As a developer of software for both the Mac OS and Windows, I strongly believe that the Mac OS is at a disadvantage because it doesn't have system-level HTML rendering. To me this is the key test. I would prefer to see HTML rendering in the Mac OS, not have it taken out of Windows.
So I think the best most positive conclusion is to require that Microsoft open up HTML rendering to other software, including Netscape's, but also to software from other developers. I want an API in place, and a system-level "Control Panel" that allows the user to choose his or her favorite rendering engine. Hardware OEMs must have a choice about how that is configured, and Microsoft must learn how to ship and support systems that allow the OEMs basic branding choices.
To argue otherwise, on Microsoft's part, is disingenuous. Of course they can support systems that use Netscape's rendering engine. This is a responsible thing to do for their customers, many of whom would prefer to use Netscape's software over Microsoft's. Microsoft claims to be customer-driven, so let the customers drive. They want choice. Give it to them.
Further, I would like to see Microsoft unilateraly concede that all future "assumptions" of functionality in the OS will provide a similar control panel and customer choice. It's a fact that Windows is the dominant OS and that their practices have served to limit customer choice. They must correct this, and in order for it to work the solution must be self-imposed and real. Microsoft must learn to restrain their own power. I believe that's what the case is really about. Connecting with Microsoft at this level.
It's time for Microsoft to act in favor of the big picture, not just in Microsoft's limited perception of its self-interest. This is what has gotten them in trouble, and this and only this is what must change. The world has grown outside of Microsoft's reach. This is good! There's nothing Microsoft can do about this. And there's nothing the government should have to do that Microsoft can't do for itself. Gates is right, it's a fluid business. Now he's got to realign with reality.
He wasn't powerful enough to erase Netscape, he needed Netscape's help to do that, and it's not even over yet, nor will it be if AOL does a reasonable job of managing Netscape. And Netscape is just a small part of it. There are lots of leaks in the Microsoft boat, if their goal is to dominate all software-related activity. The world wants some of what Microsoft offers, but they want to buy from others too. That won't change. It's time for Microsoft to open itself up, join the rest of the industry, learn how to work with others and stop being so obsessed with its own process. This would be good for Microsoft, not bad.

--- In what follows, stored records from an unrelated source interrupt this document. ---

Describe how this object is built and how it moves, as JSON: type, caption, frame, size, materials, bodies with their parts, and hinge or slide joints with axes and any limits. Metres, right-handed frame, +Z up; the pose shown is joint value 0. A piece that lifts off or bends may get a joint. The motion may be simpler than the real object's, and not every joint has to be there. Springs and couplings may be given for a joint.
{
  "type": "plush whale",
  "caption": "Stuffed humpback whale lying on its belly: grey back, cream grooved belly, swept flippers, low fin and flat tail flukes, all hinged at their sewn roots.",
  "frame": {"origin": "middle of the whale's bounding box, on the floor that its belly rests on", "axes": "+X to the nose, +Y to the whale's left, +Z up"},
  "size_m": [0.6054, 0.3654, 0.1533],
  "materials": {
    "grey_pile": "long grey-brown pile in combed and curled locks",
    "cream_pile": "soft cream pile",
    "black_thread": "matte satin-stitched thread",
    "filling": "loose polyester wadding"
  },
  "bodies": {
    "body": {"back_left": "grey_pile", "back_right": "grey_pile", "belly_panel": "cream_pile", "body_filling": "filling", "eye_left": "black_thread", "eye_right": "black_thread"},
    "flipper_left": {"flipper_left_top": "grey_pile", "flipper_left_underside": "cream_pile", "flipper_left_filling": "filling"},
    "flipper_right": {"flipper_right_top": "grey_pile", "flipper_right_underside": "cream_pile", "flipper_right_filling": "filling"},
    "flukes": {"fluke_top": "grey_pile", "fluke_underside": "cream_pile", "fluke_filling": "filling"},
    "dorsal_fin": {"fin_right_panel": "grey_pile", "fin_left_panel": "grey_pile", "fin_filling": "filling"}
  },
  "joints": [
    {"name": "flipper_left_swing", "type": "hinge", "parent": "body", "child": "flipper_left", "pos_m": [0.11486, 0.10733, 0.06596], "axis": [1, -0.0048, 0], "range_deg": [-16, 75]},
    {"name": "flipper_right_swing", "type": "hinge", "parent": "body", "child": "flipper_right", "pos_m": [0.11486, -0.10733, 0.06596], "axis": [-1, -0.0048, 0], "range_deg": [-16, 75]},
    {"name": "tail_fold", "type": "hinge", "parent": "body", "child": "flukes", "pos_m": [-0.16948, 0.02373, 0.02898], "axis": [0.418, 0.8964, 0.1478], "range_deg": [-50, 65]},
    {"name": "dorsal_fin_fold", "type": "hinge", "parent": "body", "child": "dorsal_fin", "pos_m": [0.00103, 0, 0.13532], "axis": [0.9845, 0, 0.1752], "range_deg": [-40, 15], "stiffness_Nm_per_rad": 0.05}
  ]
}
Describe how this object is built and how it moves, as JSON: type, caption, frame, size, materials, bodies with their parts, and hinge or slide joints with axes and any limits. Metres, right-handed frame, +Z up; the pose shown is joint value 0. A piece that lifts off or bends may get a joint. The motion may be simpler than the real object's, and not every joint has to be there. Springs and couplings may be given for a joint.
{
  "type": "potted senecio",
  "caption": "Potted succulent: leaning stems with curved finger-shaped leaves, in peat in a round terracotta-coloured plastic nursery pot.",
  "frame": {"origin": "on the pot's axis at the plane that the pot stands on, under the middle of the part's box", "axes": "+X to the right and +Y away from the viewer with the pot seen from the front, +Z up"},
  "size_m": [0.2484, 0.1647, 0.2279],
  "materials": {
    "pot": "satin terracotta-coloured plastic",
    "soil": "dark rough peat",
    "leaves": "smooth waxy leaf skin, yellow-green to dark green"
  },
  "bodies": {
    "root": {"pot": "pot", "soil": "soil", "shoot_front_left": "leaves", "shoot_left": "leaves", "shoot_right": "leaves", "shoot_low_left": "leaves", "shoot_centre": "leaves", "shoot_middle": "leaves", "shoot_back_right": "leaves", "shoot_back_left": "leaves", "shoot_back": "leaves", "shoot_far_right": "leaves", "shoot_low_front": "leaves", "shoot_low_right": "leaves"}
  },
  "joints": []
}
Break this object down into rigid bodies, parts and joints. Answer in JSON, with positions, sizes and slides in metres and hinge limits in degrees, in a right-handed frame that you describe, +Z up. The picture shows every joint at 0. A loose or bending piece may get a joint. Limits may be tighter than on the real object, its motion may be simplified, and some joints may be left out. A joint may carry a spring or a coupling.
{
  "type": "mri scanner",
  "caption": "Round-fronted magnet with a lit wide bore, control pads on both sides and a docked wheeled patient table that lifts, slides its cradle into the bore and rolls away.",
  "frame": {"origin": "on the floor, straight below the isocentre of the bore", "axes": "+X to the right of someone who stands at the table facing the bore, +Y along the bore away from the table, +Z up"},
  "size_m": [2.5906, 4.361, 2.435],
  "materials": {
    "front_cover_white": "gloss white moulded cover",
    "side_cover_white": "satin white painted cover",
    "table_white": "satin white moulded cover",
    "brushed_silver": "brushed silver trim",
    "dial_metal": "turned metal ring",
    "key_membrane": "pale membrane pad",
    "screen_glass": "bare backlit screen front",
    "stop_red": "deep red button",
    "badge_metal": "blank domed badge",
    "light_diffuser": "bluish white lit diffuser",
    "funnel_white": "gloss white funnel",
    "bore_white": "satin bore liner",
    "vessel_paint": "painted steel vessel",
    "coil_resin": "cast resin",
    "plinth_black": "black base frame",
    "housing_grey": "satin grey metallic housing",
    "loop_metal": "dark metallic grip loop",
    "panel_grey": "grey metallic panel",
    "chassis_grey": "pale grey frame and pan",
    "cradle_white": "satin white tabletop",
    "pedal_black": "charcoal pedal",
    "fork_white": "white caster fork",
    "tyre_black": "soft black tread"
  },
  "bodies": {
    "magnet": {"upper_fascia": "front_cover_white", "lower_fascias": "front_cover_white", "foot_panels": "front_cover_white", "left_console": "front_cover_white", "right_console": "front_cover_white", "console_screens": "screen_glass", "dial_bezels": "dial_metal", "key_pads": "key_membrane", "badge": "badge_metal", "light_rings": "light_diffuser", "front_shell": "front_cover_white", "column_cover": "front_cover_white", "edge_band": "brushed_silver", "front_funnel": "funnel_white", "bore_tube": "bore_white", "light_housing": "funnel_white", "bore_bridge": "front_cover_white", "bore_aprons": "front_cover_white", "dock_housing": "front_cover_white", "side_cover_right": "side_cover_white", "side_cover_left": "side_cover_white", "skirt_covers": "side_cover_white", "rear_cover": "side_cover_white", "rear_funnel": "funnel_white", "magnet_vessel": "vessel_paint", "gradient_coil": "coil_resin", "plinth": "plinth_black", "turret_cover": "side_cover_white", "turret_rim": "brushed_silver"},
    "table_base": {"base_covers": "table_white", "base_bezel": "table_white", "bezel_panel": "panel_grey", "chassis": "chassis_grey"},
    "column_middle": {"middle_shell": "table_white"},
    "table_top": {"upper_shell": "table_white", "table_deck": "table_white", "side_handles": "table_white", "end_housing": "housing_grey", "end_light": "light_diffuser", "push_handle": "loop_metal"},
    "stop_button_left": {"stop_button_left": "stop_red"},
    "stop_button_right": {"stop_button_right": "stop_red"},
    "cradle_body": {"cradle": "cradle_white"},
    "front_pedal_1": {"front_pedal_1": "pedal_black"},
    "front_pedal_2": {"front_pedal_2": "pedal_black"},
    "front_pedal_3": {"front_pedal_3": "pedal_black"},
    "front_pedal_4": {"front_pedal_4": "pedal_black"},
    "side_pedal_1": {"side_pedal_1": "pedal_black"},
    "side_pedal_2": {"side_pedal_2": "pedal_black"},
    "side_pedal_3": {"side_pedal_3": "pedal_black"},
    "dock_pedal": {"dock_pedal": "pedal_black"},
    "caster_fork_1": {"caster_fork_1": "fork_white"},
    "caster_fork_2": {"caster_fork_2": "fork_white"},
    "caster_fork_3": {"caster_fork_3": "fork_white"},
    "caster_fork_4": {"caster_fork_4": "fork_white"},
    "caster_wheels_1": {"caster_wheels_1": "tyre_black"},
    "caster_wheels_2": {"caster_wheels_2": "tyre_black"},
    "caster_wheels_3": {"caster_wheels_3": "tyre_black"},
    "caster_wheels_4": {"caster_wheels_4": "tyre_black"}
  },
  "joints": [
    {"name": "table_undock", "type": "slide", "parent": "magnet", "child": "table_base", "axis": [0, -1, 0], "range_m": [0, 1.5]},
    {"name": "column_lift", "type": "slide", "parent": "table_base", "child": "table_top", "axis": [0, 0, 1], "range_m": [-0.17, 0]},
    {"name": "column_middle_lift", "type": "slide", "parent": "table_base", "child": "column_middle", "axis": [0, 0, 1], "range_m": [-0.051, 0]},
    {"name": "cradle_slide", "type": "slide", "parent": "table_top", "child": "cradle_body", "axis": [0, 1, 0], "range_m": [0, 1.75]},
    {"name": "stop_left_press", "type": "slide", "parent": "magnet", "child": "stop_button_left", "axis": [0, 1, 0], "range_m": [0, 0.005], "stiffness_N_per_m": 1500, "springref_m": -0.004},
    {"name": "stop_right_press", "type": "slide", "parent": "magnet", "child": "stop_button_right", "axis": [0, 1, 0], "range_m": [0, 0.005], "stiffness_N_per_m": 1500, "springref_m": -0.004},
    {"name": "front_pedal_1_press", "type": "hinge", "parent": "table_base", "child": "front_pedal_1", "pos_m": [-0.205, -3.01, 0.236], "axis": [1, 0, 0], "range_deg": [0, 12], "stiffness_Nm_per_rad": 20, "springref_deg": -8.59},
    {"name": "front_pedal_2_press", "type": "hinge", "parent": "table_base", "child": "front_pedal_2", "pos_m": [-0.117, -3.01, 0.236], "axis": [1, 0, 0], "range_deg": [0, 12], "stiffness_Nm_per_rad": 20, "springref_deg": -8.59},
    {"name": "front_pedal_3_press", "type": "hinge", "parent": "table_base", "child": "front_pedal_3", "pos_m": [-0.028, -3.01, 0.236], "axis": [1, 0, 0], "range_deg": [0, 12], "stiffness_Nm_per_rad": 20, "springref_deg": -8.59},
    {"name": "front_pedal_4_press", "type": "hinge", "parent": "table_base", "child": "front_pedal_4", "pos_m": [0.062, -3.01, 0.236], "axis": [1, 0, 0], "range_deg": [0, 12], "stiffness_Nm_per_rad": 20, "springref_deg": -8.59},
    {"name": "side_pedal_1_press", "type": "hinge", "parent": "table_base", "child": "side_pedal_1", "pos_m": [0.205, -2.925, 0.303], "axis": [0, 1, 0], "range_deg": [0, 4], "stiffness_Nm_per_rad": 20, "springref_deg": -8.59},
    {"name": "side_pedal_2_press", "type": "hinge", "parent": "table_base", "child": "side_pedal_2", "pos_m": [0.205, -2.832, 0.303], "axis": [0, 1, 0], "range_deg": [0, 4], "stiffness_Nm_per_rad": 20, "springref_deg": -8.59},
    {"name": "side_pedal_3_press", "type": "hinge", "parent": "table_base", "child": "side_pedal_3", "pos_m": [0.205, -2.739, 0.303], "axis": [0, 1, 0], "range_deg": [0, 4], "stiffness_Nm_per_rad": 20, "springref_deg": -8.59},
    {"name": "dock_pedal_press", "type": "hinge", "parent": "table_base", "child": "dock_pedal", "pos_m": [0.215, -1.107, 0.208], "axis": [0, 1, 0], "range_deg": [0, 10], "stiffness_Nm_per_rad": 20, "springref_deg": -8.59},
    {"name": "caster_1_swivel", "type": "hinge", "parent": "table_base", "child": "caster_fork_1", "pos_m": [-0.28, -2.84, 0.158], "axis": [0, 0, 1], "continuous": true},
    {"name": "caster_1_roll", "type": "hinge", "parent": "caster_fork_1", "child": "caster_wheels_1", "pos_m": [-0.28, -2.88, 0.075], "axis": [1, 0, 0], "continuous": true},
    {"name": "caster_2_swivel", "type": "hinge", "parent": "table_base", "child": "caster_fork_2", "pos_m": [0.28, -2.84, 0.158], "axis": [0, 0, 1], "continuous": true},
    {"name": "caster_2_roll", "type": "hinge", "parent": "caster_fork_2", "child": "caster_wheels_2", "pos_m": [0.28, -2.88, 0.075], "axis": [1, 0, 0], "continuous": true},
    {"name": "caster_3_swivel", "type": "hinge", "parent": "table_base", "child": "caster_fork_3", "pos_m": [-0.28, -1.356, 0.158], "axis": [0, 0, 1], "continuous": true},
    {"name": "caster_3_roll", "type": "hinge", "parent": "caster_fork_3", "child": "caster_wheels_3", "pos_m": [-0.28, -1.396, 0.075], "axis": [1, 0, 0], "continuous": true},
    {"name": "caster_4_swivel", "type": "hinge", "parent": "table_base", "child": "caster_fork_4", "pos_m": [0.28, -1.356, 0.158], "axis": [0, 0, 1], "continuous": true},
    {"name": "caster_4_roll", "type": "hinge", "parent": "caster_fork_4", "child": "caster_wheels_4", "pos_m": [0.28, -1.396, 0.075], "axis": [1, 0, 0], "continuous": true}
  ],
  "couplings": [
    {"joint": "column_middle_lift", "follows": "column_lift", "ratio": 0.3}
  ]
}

So, to me, as an independent software developer, I'm looking to Microsoft to overcome its own history and the history of the software industry, to assume a position of true leadership, not to wait for a decision to be handed down by the court. I want Microsoft to take real steps to reform itself, some reasonable rules that they must operate under. To start conversing with the industry they lead, as a leader would.
Thanks for listening!
PS: To conclude is to "decide by reasoning." A conclusion is "a judgment reached after consideration." To reform is to "change for the better as a result of correcting abuses." To obfuscate is to "make obscure or unclear."